Madame Constantinidis, quel est le profil des femmes que vous avez interviewées pour vos recherches?
«Je me suis concentrée sur l’entrepreneuriat collaboratif, il s’agit de partenariats féminins, et les profils étaient très divers. On présente souvent les femmes qui se lancent dans une entreprise par nécessité, soit parce qu’elles n'arrivaient pas à trouver de travail salarié, soit parce qu’elles sont bloquées par le plafond de verre en tant qu’employée, mais nos recherches montrent qu’elles sont surtout animées par une passion pour le métier, une opportunité à saisir, ou encore une activité qui leur tient vraiment à cœur.
Pour les plus de 45 ans en particulier, c’est bien souvent parce qu’elles n’arrivaient plus à progresser dans leur carrière qu’elles lancent leur propre entreprise au départ, le plafond de verre les pousse à sauter le pas.
La passion donc, mais pas l’appât du gain?
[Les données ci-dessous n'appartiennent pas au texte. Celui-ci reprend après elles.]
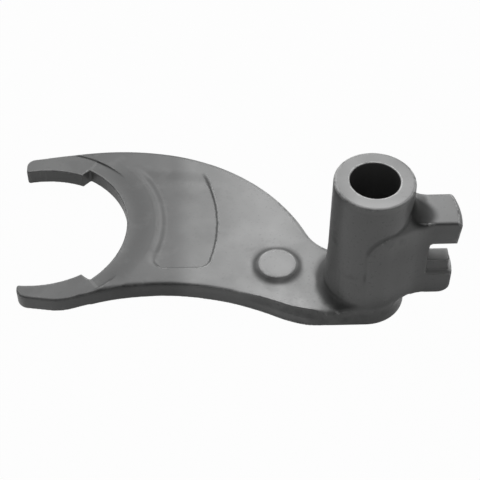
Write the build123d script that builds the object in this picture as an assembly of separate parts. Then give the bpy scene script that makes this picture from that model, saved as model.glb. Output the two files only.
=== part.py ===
from build123d import *
import math
import os

# Transmission shift fork: one steel forging, machined where it works.
# The origin is on the axis of the rail bore, in the plane that the part rests on.
# +Z runs up the bore and +X points out along the selector lug.

# Rail hub
bore_radius = 12.7
hub_height = 88.6
hub_radius = 21.0
hub_top_round = 1.4
foot_radius = 22.4
foot_flare_height = 28.0

# Plate
plate_thickness = 11.6
plate_edge_round = 2.4
underside_chamfer = 1.2
hub_blend_radius = 5.6
hub_blend_inset = 0.4

# Fork centre seen from the rail axis, and the turn of its mouth from the lug's line
fork_reach = 187.6
fork_bearing = 165.2
mouth_turn = 3.1

# Pads and throat, from the fork centre: along the mouth's axis, and across it
pad_half_span = 45.2
pad_curve_radius = 54.0
pad_curve_along = -1.0
pad_end_along = 23.9
throat_depth = 49.9
throat_radius = 54.8
notch_along = 28.4
notch_round = 1.2
tip_lead_radius = 1.5
tip_lead_lean = 10.0
lower_tip_reach = 11.6
upper_tip_reach = 9.4
lower_tip_half_width = 52.4
upper_tip_half_width = 55.2
lower_tip_round = 7.0
upper_tip_round = 5.5

# Machined ring and arms, and the deeper step of the ring between the pads
relief_radius = 60.3
relief_depth = 0.7
underside_relief_depth = 1.5
ring_step_depth = 0.3

# Outer edges of the plate
front_flat_length = 18.2
waist_point = (-48.0, -14.9)
lower_arm_root = (28.5, -53.5)
lower_arm_bend = (18.4, -56.0)
lower_arm_heel = (6.4, -56.3)
back_edge_end = (-20.9, -2.3)
back_edge_middle = (-61.3, 82.6)
back_edge_crest = (-106.2, 105.0)
upper_arm_root = (29.6, 58.7)
back_blend_radius = 25.0

# Sunk panel on the plate, a sector about the fork centre
panel_inner_radius = 71.3
panel_outer_radius = 102.0
panel_outer_angles = (-23.1, 17.8)
panel_inner_angles = (-32.4, 32.5)
panel_corner_round = 6.5
panel_depth = 1.0

# Round raised boss beside the hub
boss_place = (-46.9, 12.6)
boss_radius = 10.8
boss_height = 2.0
boss_edge_chamfer = 0.6
boss_foot_radius = 14.7

# Web and selector lug
web_proud = 0.8
web_flank_angle = 26.0
web_start_along = -2.4
web_corner_round = 14.0
lug_width = 22.4
lug_end_centre = (0, -3.0)
upper_lug_reach = 46.4
slot_roof_reach = 45.3
lower_lug_reach = 45.2
lug_top_height = 67.4
lug_bottom_height = 14.0
lug_flank_blend = 20.0
lug_top_round = 1.5
lug_bottom_round = 6.0
lug_end_chamfer = 2.0
shelf_blend_radius = 10.0
shelf_flank_lean = 25.0
underside_blend_radius = 3.0

# Selector slot
slot_root_along = 30.6
slot_roof_height = 52.3
slot_root_round = 2.0
shoulder_height = 30.2
shoulder_round = 1.9
tongue_height = 38.0
tongue_end_along = 42.8
tongue_front = -9.2
tongue_back = -0.9
tongue_back_slope = 50.0
tongue_corner_round = 1.6

# Lock screw hole through the back wall of the hub
screw_hole_bearing = 122.0
screw_hole_radius = 4.96
screw_hole_height = 44.6
screw_spot_radius = 8.5
screw_spot_depth = 0.8

# Reach of cutting bodies past the faces that they cut
clear = 5.0
small = 0.01

fork_x = fork_reach * math.cos(math.radians(fork_bearing))
fork_y = fork_reach * math.sin(math.radians(fork_bearing))
fork_frame = Location((fork_x, fork_y, 0), (0, 0, mouth_turn))


def from_fork(along, across):
    """Plan point given from the fork centre, along the mouth's axis and across it."""
    turn = math.radians(mouth_turn)
    x = fork_x + along * math.cos(turn) - across * math.sin(turn)
    y = fork_y + along * math.sin(turn) + across * math.cos(turn)
    return (x, y)


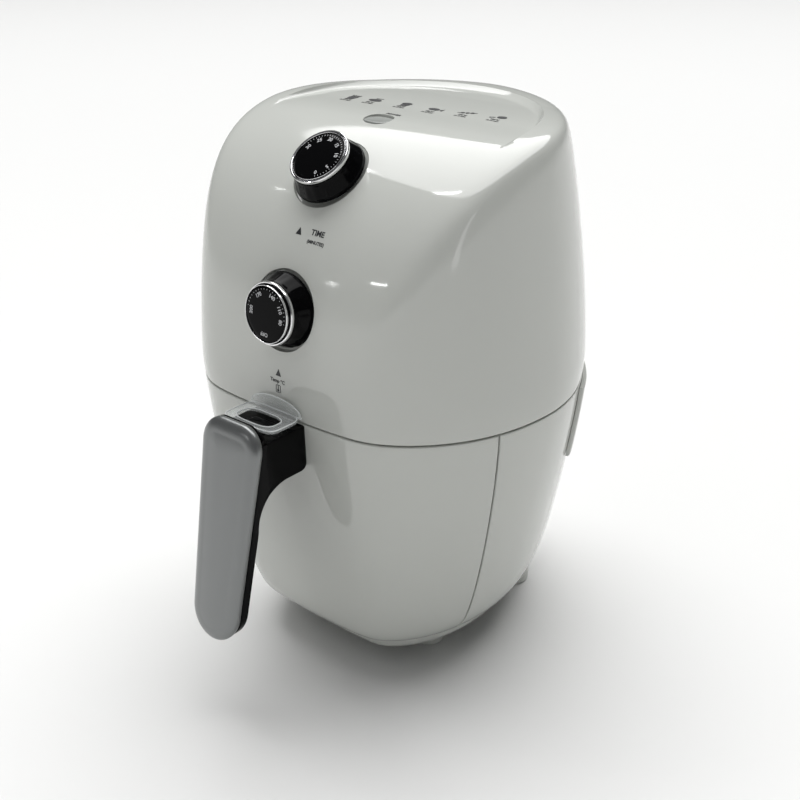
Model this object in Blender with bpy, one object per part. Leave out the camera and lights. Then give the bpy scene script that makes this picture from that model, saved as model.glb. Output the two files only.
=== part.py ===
"""Compact hot-air fryer with a pull-out basket drawer.

The housing is a barrel with a sloping front. A seam runs round it below the
control knobs, and below that seam the front is the face of the drawer. The
drawer carries a pan and a perforated basket, with the handle bolted to the
basket. Above the basket sit the heating element and a fan on a motor shaft.

All sizes are in metres, +Z is up, the front faces -Y, and the feet stand on
z = 0. Parts are modelled round the barrel's own axis and are moved together
by the "fryer" empty, so that the origin is below the middle of the fryer.
"""
import math

import bmesh
import bpy
import numpy as np
from mathutils import Matrix, Vector

# Overall sizes of the barrel.
HALF_WIDTH = 0.1064      # at the widest level
WIDEST_Z = 0.1659
DECK_HEIGHT = 0.2957     # top of the housing
UNDERSIDE_Z = 0.0108
FRONT_DEPTH = 0.0924     # from the axis to the front line
SIDE_FRONT_DEPTH = 0.1021
REAR_DEPTH = 0.1150
SEAM_Z = 0.1544          # level of the seam round the barrel
DOOR_Y = -0.0363         # where the drawer's side seams reach that level
DOOR_LEAN = 0.080        # and how far they lean back for each unit below it

# Curvature of the barrel.
TAPER_UP = 0.116
TAPER_UP_REAR = 0.217
TAPER_UP_POWER = 1.498
TAPER_DOWN = 0.350
TAPER_DOWN_REAR = -0.0235
TAPER_DOWN_FRONT = 0.178
TAPER_DOWN_POWER = 1.392
LOWER_SPAN = 0.1729
FRONT_ROUNDNESS = 2.179
REAR_ROUNDNESS = 1.774
CROWN_Y = 0.0524         # the front slope meets the level deck here
CROWN_Z = 0.1244
CROWN_ROUNDNESS = 2.915
DECK_RISE = 0.015
FRONT_BOW = 0.511
EDGE_BLEND = 0.0050
BOTTOM_BLEND = 0.0203

# Walls and the gaps between pieces.
WALL = 0.0025
SHEET = 0.0010
TOUCH = 0.0003           # pieces that rest on each other
PANEL_GAP = 0.0008       # seams that can be seen
SLIDE_GAP = 0.0030       # room round the drawer
TURN_GAP = 0.0006        # round what turns
CUT_REACH = 0.0120       # how far a cutter runs past the wall that it opens

# Base and feet.
SKIRT_Z = 0.0170         # lower edge of the housing
BASE_TAPER = 0.0040
BASE_RIM = 0.0030
FOOT_RADIUS = 0.0088
FOOT_CHAMFER = 0.0010
FOOT_X = 0.0420
FRONT_FOOT_Y = -0.0210
REAR_FOOT_Y = 0.0620

# Pan and basket.
PAN_FLOOR_Z = 0.0215
PAN_RIM_Z = 0.1430
PAN_SIDE_ROOM = 0.0165
PAN_FRONT_ROOM = 0.0120
PAN_REAR_ROOM = 0.0300
PAN_ROUNDNESS = 2.15
PAN_CORNER = 0.0120
COATED_SHEET = 0.0012
BASKET_CLEARANCE = 0.0035
BASKET_FLOOR_RISE = 0.0110
BASKET_RIM_ABOVE_PAN = 0.0035
SLOT_LENGTH = 0.0130
SLOT_WIDTH = 0.0035
SLOT_PITCH_X = 0.0150
SLOT_PITCH_Y = 0.0190
BASKET_EDGE = 0.0040      # unpierced edge round the floor
WALL_SLOTS = 5
WALL_SLOT_PITCH = 0.0200
WALL_SLOT_HEIGHT = 0.0300
WALL_SLOT_WIDTH = 0.0040
MOUNT_INNER_X = 0.0240
MOUNT_OUTER_X = 0.0360
MOUNT_LOW_Z = 0.0800
MOUNT_HIGH_Z = 0.1100

# Handle.
HANDLE_TOP_Z = 0.1600
HANDLE_BOTTOM_Z = 0.0440
HANDLE_TOP_HALF = 0.0210
HANDLE_BOTTOM_HALF = 0.0178
HANDLE_CORNER = 0.0130
HANDLE_FACE_Y = -0.1210   # edge of the cover at HANDLE_TOP_Z
HANDLE_LEAN = 0.200
COVER_BACK = 0.0020
COVER_DOME = 0.0040
COVER_EDGE = 0.0060
COVER_BACK_INSET = 0.0008
GRIP_HALF = 0.0190
GRIP_THICKNESS = 0.0080
GRIP_INSET = 0.0012        # the body stands this far inside the cover's outline
GRIP_BOTTOM_RISE = 0.0010
LIP_DROP = 0.0010          # raised lip between the cover and the handle's flat top
LIP_TOP = 0.0030
LIP_FOOT = 0.0045
NOTCH_GAP = 0.0006
ROOT_BOTTOM_Z = 0.1320
ROOT_BACK_INSET = 0.0010
NECK_LENGTH = 0.0180
DECK_Z = 0.1536           # flat top of the handle's root
BRACKET_HALF = 0.0150
BRACKET_THICKNESS = 0.0015

# Release button and its guard.
BUTTON_HALF = 0.0085
BUTTON_LENGTH = 0.0120
BUTTON_REAR_Y = -0.0985
BUTTON_PROUD = 0.0012
BUTTON_HEIGHT = 0.0060
BUTTON_TRAVEL = 0.0035
BUTTON_WELL = 0.0020       # room below the pressed button
SPRING_RADIUS = 0.0035
SPRING_WIRE = 0.0005
SPRING_TURNS = 3
GUARD_HALF = 0.0180
GUARD_THICKNESS = 0.0016
GUARD_RISE = 0.0030
GUARD_LENGTH = 0.0225
GUARD_ARCH_HEIGHT = 0.0120
GUARD_REAR_GAP = 0.0012

# Knobs, each turning on a line square to the front.
TIMER_KNOB_Z = SEAM_Z + 0.8294 * (DECK_HEIGHT - SEAM_Z)
TIMER_TILT = math.radians(50.3)
HEAT_KNOB_Z = SEAM_Z + 0.3892 * (DECK_HEIGHT - SEAM_Z)
HEAT_TILT = math.radians(6.2)
KNOB_BASE_RADIUS = 0.0200
KNOB_NECK_RADIUS = 0.0170
KNOB_FACE_RADIUS = 0.0163
KNOB_SEAT_RADIUS = KNOB_BASE_RADIUS + 0.0008  # flat seat moulded in the front behind each knob
KNOB_SEAT_DEPTH = 0.0055
KNOB_STANDOFF = 0.0008
HEAT_KNOB_SINK = 0.0025    # the lower knob's seat lies this far below the front
KNOB_HEIGHT = 0.0092
KNOB_RING_WIDTH = 0.0018
KNOB_RING_HEIGHT = 0.0022
KNOB_EDGE = 0.0015
KNOB_ROUND = 0.0008
KNOB_AXIS_HOLE = 0.0010    # small flat at the middle of a turned end
DIAL_THICKNESS = 0.0012
DIAL_CROWN = 0.0006
SHAFT_RADIUS = 0.0030
SHAFT_IN_KNOB = 0.0060
CONTROL_SETBACK = 0.0065
TIMER_RADIUS = 0.0190
TIMER_DEPTH = 0.0220
BELL_RADIUS = 0.0130
BELL_DEPTH = 0.0060
THERMOSTAT_RADIUS = 0.0150
THERMOSTAT_DEPTH = 0.0150
CASE_CHAMFER = 0.0020      # on the timer and the thermostat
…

«Disons que l’appât du gain ou du pouvoir sont plutôt perçus comme des motivations plutôt masculines. Les femmes sont, dans l’ensemble, plus intéressées par l’impact social et environnemental de leur activité, qui est vu comme complémentaire à la valeur économique. Pour elles, la responsabilité sociale est aussi importante.
Même si des réseaux entre femmes ont leurs limites, c’est un point de départ.
Dr Christina Constantinidis, chercheur à l’Université du Luxembourg, Crea
Quelles sont les barrières qu’ont rencontrées ces femmes?
«Les stéréotypes de genre ont la vie dure dans nos sociétés, cela impacte profondément les femmes, notamment en ce qui concerne la représentation de soi. Les femmes ne se sentent pas capables ou légitimes, le système scolaire actuel n’aide pas du tout à former cette confiance en soi pour qu’elles se lancent plus facilement. Il y a un gros travail à faire au niveau de l’éducation.
Au List (Luxembourg Institute of Science and Technology, NDLR), Marie Gallais travaille avec son équipe dans le cadre du programme ‘Gender4Stem’ pour changer la perception qu’ont les filles des métiers de la science et des technologies, mais aussi la perception des enseignants. C’est vraiment très important qu’il y ait plus de diversité dans ces secteurs dès les études.
Et puis, il y a aussi l’importance des réseaux. Historiquement, les hommes ont construit ces réseaux, avec leurs codes, leurs horaires, qui ne conviennent pas forcément aux femmes. Du coup, le système de cooptation en découle: les hommes ont tendance à penser à d’autres hommes, sans même s’en rendre compte, quand il faut nommer quelqu’un par exemple. La House of Entrepreneurship et la FFCEL (Fédération des Femmes Cheffes d'Entreprise du Luxembourg, NDLR) ont publié une liste de réseaux féminins. Même si des réseaux entre femmes ont leurs limites, c’est un point de départ et une nécessité pour les femmes entrepreneuses.
Il y a un manque réel de visibilité pour les femmes, qui ont besoin d’exemples, de ‘role models’, et les médias ont aussi leur rôle à jouer.
Les médias représentent également une barrière pour les femmes?
«Disons que les chiffres ne se retrouvent pas dans les médias. Ainsi, on constate que 39% de la population indépendante sont des femmes. C’est beaucoup. Quand on regarde les entreprises à plus de 15 employés, là, on tombe à 18%, mais quand même.
Une publication comme Paperjam peut travailler sur une visibilité plus accrue de ces femmes. Mes étudiants ont travaillé sur les différents médias au Luxembourg. Ils ont notamment relevé une seule couverture ‘féminine’ sur l'année 2017 pour Paperjam, avec deux femmes de dos... Je suis sûre que l’on peut mieux faire.
Aux États-Unis, une étude a été faite, et il est montré que la visibilité des femmes augmente dans les médias depuis 2009. La tendance est là, et il faut s’en féliciter. Les femmes entrepreneuses peuvent vraiment être un levier économique important et ont vraiment besoin de cette visibilité.»